Толпа расступилась — Эжена пропустили в комнаты. Здесь ничего не скрывали, как бы приглашая проникнуться величием и красотою обрядов.

«Возле скрипача красивая еврейка: жилет и рукава малиновые с золотом... Ближе к переднему плану еще одна, закутанная в белое, которое ее почти скрывает. Тени с сильными рефлексами, белое в тенях.

Старый еврей с бубном; на голове старый платок; видна черная ермолка.

Женщины в тени около двери, в сильных рефлексах».

Рефлексы — Эжена поразила интенсивность проникновения цвета в соседний — красное отражалось в зеленом, зеленое — в белом, тени светились, как будто бы в каждую внесен был особый фонарь; света было так много, что, не помещаясь, он двигался, он перетекал, как нечто живое, беспрестанно меняясь. Это была грандиозная лаборатория, созданная специально, чтобы доказать его правоту, чтобы подтвердить его догадки, его интуицию, все то, чему он сам успел научиться и чему научил его Констебль в год «Хиосской резни»: свет и цвет — это нечто единое, зависящее одно от другого, изменчивое. Если вас спросят; какого цвета? Вы должны ответить вопросом: когда? Вечером цвет заливался желтым, как масло, светом свечей и красноватым факелов. Как в «Убийстве епископа Льежского».

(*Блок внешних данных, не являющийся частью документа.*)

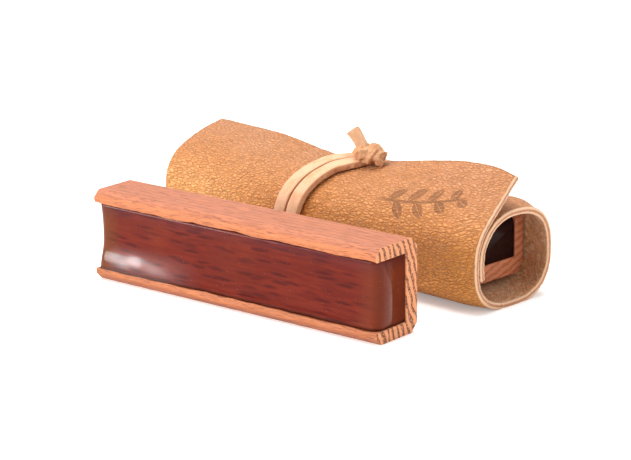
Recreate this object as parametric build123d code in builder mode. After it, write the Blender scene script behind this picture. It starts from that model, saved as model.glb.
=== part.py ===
"""Leather rosin roll: a leather wrap closed with a doubled lace, one rosin bar rolled up inside it
and a second rosin bar standing in front. Millimetres, +Z up, the roll along X, origin on the floor
under the middle of the whole set. The leather's outline at any place is worked out from the sizes
of the bar that it is rolled round, so it keeps clear of the bar when a size changes."""
from build123d import *
from math import atan2, cos, degrees, hypot, radians, sin
import os

# Rosin bar: a wooden trough with rosin cast into it, open at the front
bar_length = 100.0
bar_height = 26.0
bar_depth = 17.4
lip_wall = 3.7
back_wall = 4.9
front_bevel = 2.0
back_bevel = 2.5
rosin_recess = 0.8
rosin_dish = 0.7
rosin_end_gap = 0.5
rosin_end_round = 2.6

# Leather sheet and the roll that it makes
case_length = 120.0
leather = 1.9
lap_gap = 0.3
side_room = 1.5
top_room = 3.2
floor_flat = 0.5
inner_end_angle = -16.5
lap_start_angle = 25.0
lap_end_angle = 90.0
wrap_arcs = 13
flap_arcs = 5
outline_step_angle = 0.5
roll_squareness = 3.0
hinge_height = 11.0
hinge_slit = 0.3

# Mouths of the roll, past the ends of the stored bar: the right one curls in, and the left one
# stays wide, so the bar slides out that way
mouth_recess = 9.0
right_mouth_narrowing = 1.35
right_mouth_shift = -0.65
right_mouth_drop = 0.7
right_mouth_squareness = 2.5
left_mouth_widening = 0.4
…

«....Наряд еврейки. Форма митры. Раскрашенное лицо. Крики старух. Молодые замужние женщины, держащие светильники, пока ее одевают.

Прибытие родных. Восковые свечи; два факела. Суматоха. Освещенные фигуры. Беспорядочная толпа мавров. Невеста, поддерживаемая с двух сторон».

Он жил этим, он вбирал это в себя, как удав, огромными порциями, он наслаждался, потому что наслаждение предшествует творчеству.

Днем вместе с Шарлем Морнэ он отправлялся с визитами к консулам. В Танжере были консульства почти всех европейских стран — они располагались обычно за городом, в тенистых садах, в зелени, в которой апельсины были развешаны, как фонари.